EXERCISE DETAILS: Each entry in the listing below should be restated word for word.

THE RECORDS:
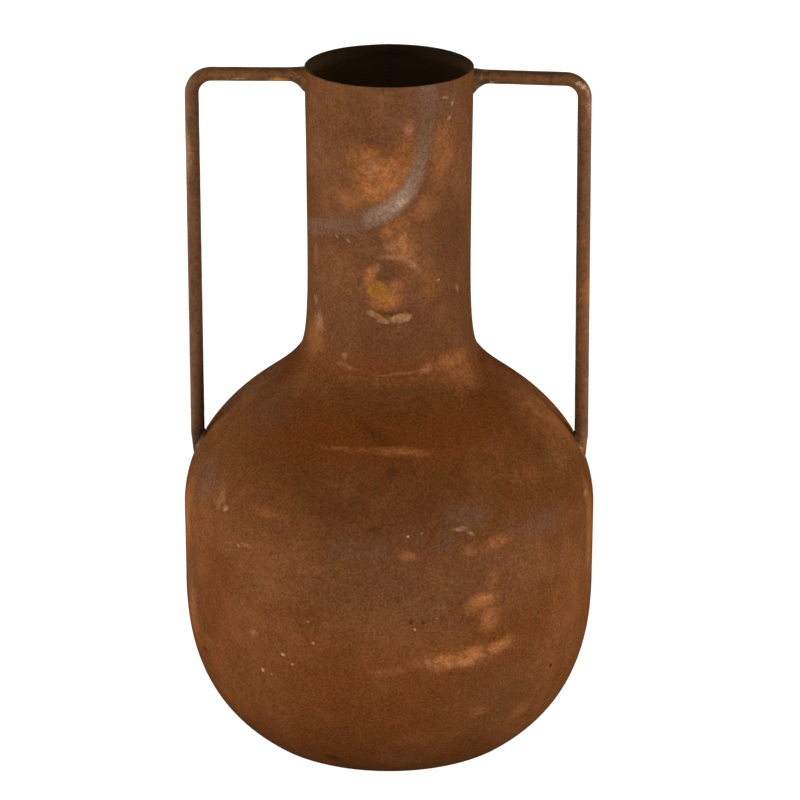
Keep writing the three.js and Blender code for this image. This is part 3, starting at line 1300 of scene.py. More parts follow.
    def build(self, finishes: BodyFinishes) -> None:
        """Builds the four shells.

        Args:
            finishes: The body's finishes.
        """
        form, half = self.form, self.form.weld_width / 2
        bowl, band, dome, neck = (
            (outside, finishes.inside)
            for outside in (finishes.bowl, finishes.band, finishes.dome, finishes.neck))
        self.bowl("base_bowl", form.bowl_top - half, bowl)
        self.rolled("belly_band", form.bowl_top + half, form.band_top - half, band)
        self.spun("shoulder_dome", form.band_top + half, form.dome_top - half, dome)
        self.rolled("neck_tube", form.dome_top + half, form.rim, neck, rim=True)


@dataclass(frozen=True)
class SeamWelds:
    """The welds between the shells and down their backs."""

    form: BodyForm
    ground_crown: float = 0.1
    ground_lump_size: float = 6.0
    root: float = 0.7
    root_lump_size: float = 3.0
    bead_crown: float = 0.26
    neck_bead_crown: float = 0.55
    ripple: float = 2.3
    ripple_lead: float = 0.9
    ripple_depth: float = 0.45
    bead_lump_size: float = 4.0
    bead_step: float = 0.45
    bead_end: float = 0.2
    ring_spread: tuple[float, ...] = (-1.0, -0.5, 0.0, 0.5, 1.0)
    bead_spread: tuple[float, ...] = (-1.0, -0.72, -0.38, 0.0, 0.38, 0.72, 1.0)

    @cached_property
    def shells(self) -> SheetBody:
        """The shells beside the welds, whose dents they share."""
        return SheetBody(self.form)

    def ring(self, name: str, height: float, finishes: Sequence[Material]) -> None:
        """A weld round the body, ground flush outside and left proud inside.

        Args:
            name: The solid that it stands for.
            height: The seam's height.
            finishes: Its outer and its inner finish.
        """
        form, half, sides = self.form, self.form.weld_width / 2, self.shells.sides
        rings = []
        for spread, radius, spot in (
                (self.ring_spread, form.radius, self._ground),
                (self.ring_spread[::-1], form.inner_radius, self._rooted)):
            for share in spread:
                at = height + share * half
                rings.append([
                    spot(math.tau * side / sides, radius(at), at, 1 - share * share)
                    for side in range(sides)])
        draft = MeshDraft()
        draft.shell(rings, len(self.ring_spread))
        seat(draft.made(f"{name}_metal", finishes), name)

    def _ground(self, angle: float, radius: float, height: float, bow: float) -> Vector:
        """A spot on a ring's ground face.

        Args:
            angle: Its angle, in radians.
            radius: The sheet's radius there.
            height: Its height.
            bow: How far it is from the ring's edges, 0 to 1.

        Returns:
            The spot.
        """
        spot = round_spot(angle, radius, height)
        lump = 0.4 + 0.9 * noise.noise(spot / self.ground_lump_size)
        proud = self.shells.proud(angle, height) + self.ground_crown * bow * lump
        return round_spot(angle, radius + min(proud, self.shells.most_proud), height)

    def _rooted(self, angle: float, radius: float, height: float, bow: float) -> Vector:
        """A spot on a ring's lumpy inner face, given in the same way."""
        lump = 0.7 + 0.5 * noise.noise(round_spot(angle, radius, height) / self.root_lump_size)
        return round_spot(angle, radius - self.root * bow * lump, height)

    def straight(
        self, name: str, low: float, high: float, crown: float,
        finishes: Sequence[Material],
    ) -> None:
        """The rippled bead down the back of a rolled shell.

        Args:
            name: The solid that it stands for.
            low: Its lower end.
            high: Its upper end.
            crown: How far it stands proud.
            finishes: Its outer and its inner finish.
        """
        form, spread = self.form, self.bead_spread
        count = round((high - low) / self.bead_step)
        rings = []
        for step in range(count + 1):
            at = low + (high - low) * step / count
            rings.append([
                *(self._bead(share, form.radius(at), at, crown) for share in spread),
                *(self._bead(share, form.inner_radius(at), at, -self.root)
                  for share in reversed(spread))])
        inner_side = range(len(spread) - 1, 2 * len(spread) - 1)
        draft = MeshDraft()
        draft.loft(rings, {side: 1 for side in inner_side})
        seat(draft.made(f"{name}_metal", finishes, sharp=60), name)

    def _bead(self, share: float, radius: float, height: float, crown: float) -> Vector:
        """A spot on the bead at the back.

        Args:
            share: How far it is to the side of the middle, -1 to 1.
            radius: The sheet's radius there.
            height: Its height.
            crown: How far the bead's middle stands out, or in where below 0.

        Returns:
            The spot.
        """
        across = share * (self.form.weld_width / 2)
        depth = math.sqrt(radius * radius - across * across)
        bow = 1 - share * share
        phase = (height + self.ripple_lead * bow) / self.ripple
        ridge = 1 - self.ripple_depth + self.ripple_depth * math.sin(math.tau * phase)
        lump = 1 + 0.3 * noise.noise(Vector((across, radius, height)) / self.bead_lump_size)
        return Vector((across, depth + crown * bow * min(ridge * lump, 1.0), height))

    def build(self, finishes: BodyFinishes) -> None:
        """Builds the five welds of the body. A ring ground flush has the finish of its sheet.

        Args:
            finishes: The body's finishes.
        """
        form, half = self.form, self.form.weld_width / 2
        band, dome, neck, bead = (
            (outside, finishes.inside)
            for outside in (finishes.band, finishes.dome, finishes.neck, finishes.weld))
        self.ring("base_weld_ring", form.bowl_top, band)
        self.ring("shoulder_weld_ring", form.band_top, dome)
        self.ring("neck_weld_ring", form.dome_top, neck)
        self.straight(
            "band_seam_weld", form.bowl_top + half, form.band_top - half, self.bead_crown, bead)
        self.straight(
            "neck_seam_weld", form.dome_top + half, form.rim - self.bead_end,
            self.neck_bead_crown, bead)


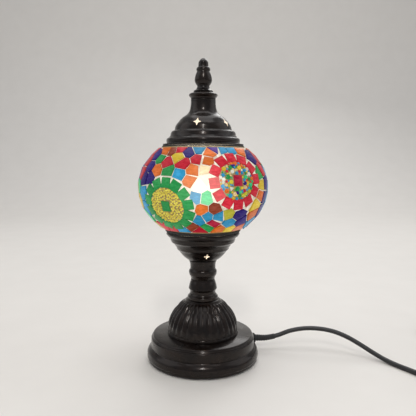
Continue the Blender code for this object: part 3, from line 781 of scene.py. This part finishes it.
def make_plug():
    """The flat two-pin plug lying on the floor beside the coil."""
    x, y = PLUG_PLACE
    half = [(-20, -5), (-18, -6.6), (-14, -9.4), (-8, -12.8), (-2, -15.4), (4, -16.8), (11, -16.9),
            (16.6, -15.9), (18.9, -14.3), (19.5, -12.6)]
    corners = filled([Vector(point) for point in half + [(px, -py) for px, py in reversed(half)]], 0.45)
    for _ in range(3):
        before, after = corners[-1:] + corners, corners[1:] + corners[:1]
        corners = [(a + b * 2 + c) / 4 for a, b, c in zip(before, corners, after)]
    mesh = moulded(ribbed(corners, -6, 12), 0, PLUG_HEIGHT, 3, 3, (x, y))
    pieces = [piece("plug_body_fine", mesh, "black_plastic", replaces=("plug_body",))]
    sleeve = 10
    for i, side in enumerate((-9.3, 9.3)):
        mesh = lathe(outline((0, 18.6), (1.5, 17.8, 0.35), (2, 16.6, 0.15), (2, sleeve), (1.9, sleeve - 0.2),
                             (1.9, 0.5), (2, 0), (0, 0)), 40)
        pieces.append(piece(f"pin_fine_{i + 1}", mesh, "brass", replaces=(f"plug_pin_{i + 1}",)))
        mesh.materials.append(PAINTS["black_plastic"])
        for face in mesh.polygons:
            if face.center.z < (sleeve - 0.05) * MM:
                face.material_index = 1
        mesh.transform(Matrix.Rotation(radians(90), 4, "Y"))
        shift(mesh, (x + 19.8, y + side, PLUG_HEIGHT / 2))
    return pieces


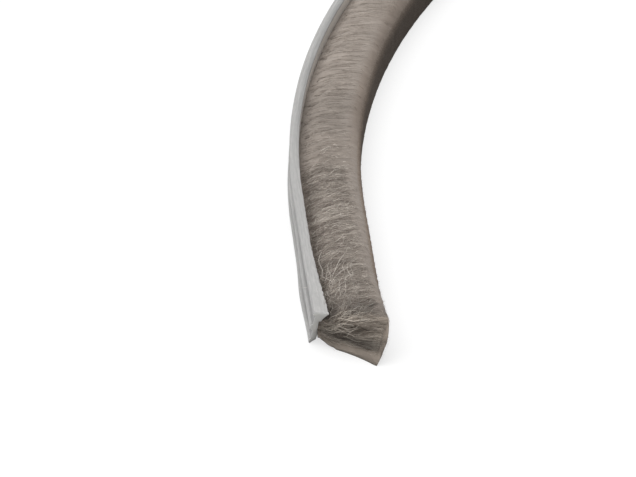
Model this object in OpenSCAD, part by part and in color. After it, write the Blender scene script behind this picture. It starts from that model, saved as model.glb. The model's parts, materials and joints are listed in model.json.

EXERCISE RESPONSE:
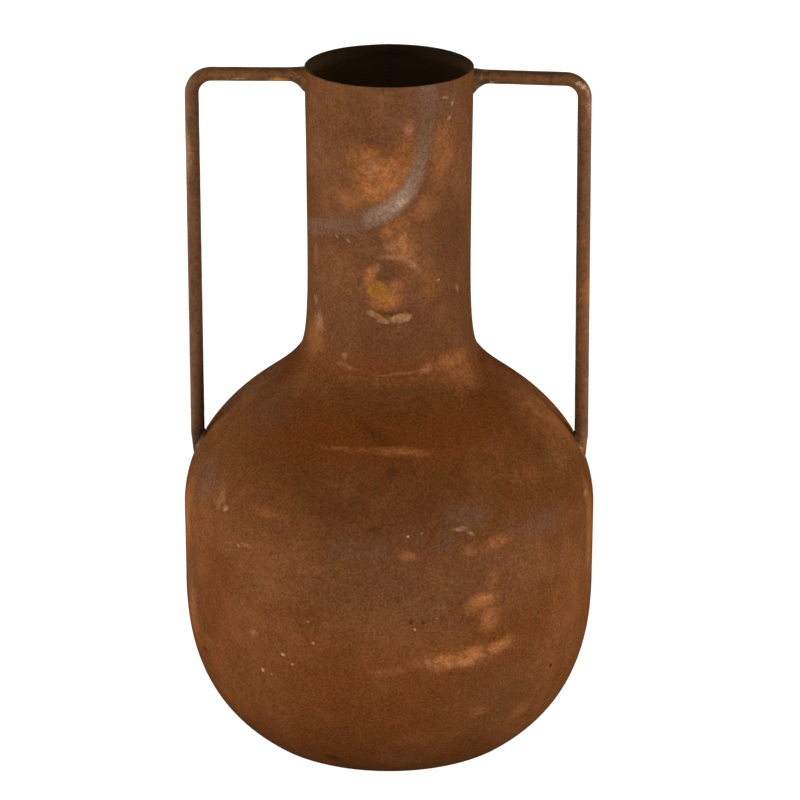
Keep writing the three.js and Blender code for this image. This is part 3, starting at line 1300 of scene.py. More parts follow.
    def build(self, finishes: BodyFinishes) -> None:
        """Builds the four shells.

        Args:
            finishes: The body's finishes.
        """
        form, half = self.form, self.form.weld_width / 2
        bowl, band, dome, neck = (
            (outside, finishes.inside)
            for outside in (finishes.bowl, finishes.band, finishes.dome, finishes.neck))
        self.bowl("base_bowl", form.bowl_top - half, bowl)
        self.rolled("belly_band", form.bowl_top + half, form.band_top - half, band)
        self.spun("shoulder_dome", form.band_top + half, form.dome_top - half, dome)
        self.rolled("neck_tube", form.dome_top + half, form.rim, neck, rim=True)


@dataclass(frozen=True)
class SeamWelds:
    """The welds between the shells and down their backs."""

    form: BodyForm
    ground_crown: float = 0.1
    ground_lump_size: float = 6.0
    root: float = 0.7
    root_lump_size: float = 3.0
    bead_crown: float = 0.26
    neck_bead_crown: float = 0.55
    ripple: float = 2.3
    ripple_lead: float = 0.9
    ripple_depth: float = 0.45
    bead_lump_size: float = 4.0
    bead_step: float = 0.45
    bead_end: float = 0.2
    ring_spread: tuple[float, ...] = (-1.0, -0.5, 0.0, 0.5, 1.0)
    bead_spread: tuple[float, ...] = (-1.0, -0.72, -0.38, 0.0, 0.38, 0.72, 1.0)

    @cached_property
    def shells(self) -> SheetBody:
        """The shells beside the welds, whose dents they share."""
        return SheetBody(self.form)

    def ring(self, name: str, height: float, finishes: Sequence[Material]) -> None:
        """A weld round the body, ground flush outside and left proud inside.

        Args:
            name: The solid that it stands for.
            height: The seam's height.
            finishes: Its outer and its inner finish.
        """
        form, half, sides = self.form, self.form.weld_width / 2, self.shells.sides
        rings = []
        for spread, radius, spot in (
                (self.ring_spread, form.radius, self._ground),
                (self.ring_spread[::-1], form.inner_radius, self._rooted)):
            for share in spread:
                at = height + share * half
                rings.append([
                    spot(math.tau * side / sides, radius(at), at, 1 - share * share)
                    for side in range(sides)])
        draft = MeshDraft()
        draft.shell(rings, len(self.ring_spread))
        seat(draft.made(f"{name}_metal", finishes), name)

    def _ground(self, angle: float, radius: float, height: float, bow: float) -> Vector:
        """A spot on a ring's ground face.

        Args:
            angle: Its angle, in radians.
            radius: The sheet's radius there.
            height: Its height.
            bow: How far it is from the ring's edges, 0 to 1.

        Returns:
            The spot.
        """
        spot = round_spot(angle, radius, height)
        lump = 0.4 + 0.9 * noise.noise(spot / self.ground_lump_size)
        proud = self.shells.proud(angle, height) + self.ground_crown * bow * lump
        return round_spot(angle, radius + min(proud, self.shells.most_proud), height)

    def _rooted(self, angle: float, radius: float, height: float, bow: float) -> Vector:
        """A spot on a ring's lumpy inner face, given in the same way."""
        lump = 0.7 + 0.5 * noise.noise(round_spot(angle, radius, height) / self.root_lump_size)
        return round_spot(angle, radius - self.root * bow * lump, height)

    def straight(
        self, name: str, low: float, high: float, crown: float,
        finishes: Sequence[Material],
    ) -> None:
        """The rippled bead down the back of a rolled shell.

        Args:
            name: The solid that it stands for.
            low: Its lower end.
            high: Its upper end.
            crown: How far it stands proud.
            finishes: Its outer and its inner finish.
        """
        form, spread = self.form, self.bead_spread
        count = round((high - low) / self.bead_step)
        rings = []
        for step in range(count + 1):
            at = low + (high - low) * step / count
            rings.append([
                *(self._bead(share, form.radius(at), at, crown) for share in spread),
                *(self._bead(share, form.inner_radius(at), at, -self.root)
                  for share in reversed(spread))])
        inner_side = range(len(spread) - 1, 2 * len(spread) - 1)
        draft = MeshDraft()
        draft.loft(rings, {side: 1 for side in inner_side})
        seat(draft.made(f"{name}_metal", finishes, sharp=60), name)

    def _bead(self, share: float, radius: float, height: float, crown: float) -> Vector:
        """A spot on the bead at the back.

        Args:
            share: How far it is to the side of the middle, -1 to 1.
            radius: The sheet's radius there.
            height: Its height.
            crown: How far the bead's middle stands out, or in where below 0.

        Returns:
            The spot.
        """
        across = share * (self.form.weld_width / 2)
        depth = math.sqrt(radius * radius - across * across)
        bow = 1 - share * share
        phase = (height + self.ripple_lead * bow) / self.ripple
        ridge = 1 - self.ripple_depth + self.ripple_depth * math.sin(math.tau * phase)
        lump = 1 + 0.3 * noise.noise(Vector((across, radius, height)) / self.bead_lump_size)
        return Vector((across, depth + crown * bow * min(ridge * lump, 1.0), height))

    def build(self, finishes: BodyFinishes) -> None:
        """Builds the five welds of the body. A ring ground flush has the finish of its sheet.

        Args:
            finishes: The body's finishes.
        """
        form, half = self.form, self.form.weld_width / 2
        band, dome, neck, bead = (
            (outside, finishes.inside)
            for outside in (finishes.band, finishes.dome, finishes.neck, finishes.weld))
        self.ring("base_weld_ring", form.bowl_top, band)
        self.ring("shoulder_weld_ring", form.band_top, dome)
        self.ring("neck_weld_ring", form.dome_top, neck)
        self.straight(
            "band_seam_weld", form.bowl_top + half, form.band_top - half, self.bead_crown, bead)
        self.straight(
            "neck_seam_weld", form.dome_top + half, form.rim - self.bead_end,
            self.neck_bead_crown, bead)


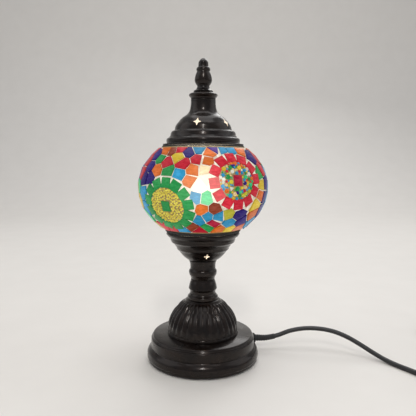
Continue the Blender code for this object: part 3, from line 781 of scene.py. This part finishes it.
def make_plug():
    """The flat two-pin plug lying on the floor beside the coil."""
    x, y = PLUG_PLACE
    half = [(-20, -5), (-18, -6.6), (-14, -9.4), (-8, -12.8), (-2, -15.4), (4, -16.8), (11, -16.9),
            (16.6, -15.9), (18.9, -14.3), (19.5, -12.6)]
    corners = filled([Vector(point) for point in half + [(px, -py) for px, py in reversed(half)]], 0.45)
    for _ in range(3):
        before, after = corners[-1:] + corners, corners[1:] + corners[:1]
        corners = [(a + b * 2 + c) / 4 for a, b, c in zip(before, corners, after)]
    mesh = moulded(ribbed(corners, -6, 12), 0, PLUG_HEIGHT, 3, 3, (x, y))
    pieces = [piece("plug_body_fine", mesh, "black_plastic", replaces=("plug_body",))]
    sleeve = 10
    for i, side in enumerate((-9.3, 9.3)):
        mesh = lathe(outline((0, 18.6), (1.5, 17.8, 0.35), (2, 16.6, 0.15), (2, sleeve), (1.9, sleeve - 0.2),
                             (1.9, 0.5), (2, 0), (0, 0)), 40)
        pieces.append(piece(f"pin_fine_{i + 1}", mesh, "brass", replaces=(f"plug_pin_{i + 1}",)))
        mesh.materials.append(PAINTS["black_plastic"])
        for face in mesh.polygons:
            if face.center.z < (sleeve - 0.05) * MM:
                face.material_index = 1
        mesh.transform(Matrix.Rotation(radians(90), 4, "Y"))
        shift(mesh, (x + 19.8, y + side, PLUG_HEIGHT / 2))
    return pieces


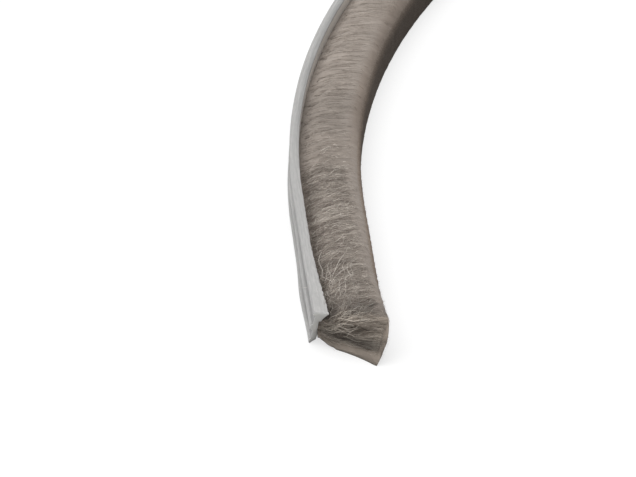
Model this object in OpenSCAD, part by part and in color. After it, write the Blender scene script behind this picture. It starts from that model, saved as model.glb. The model's parts, materials and joints are listed in model.json.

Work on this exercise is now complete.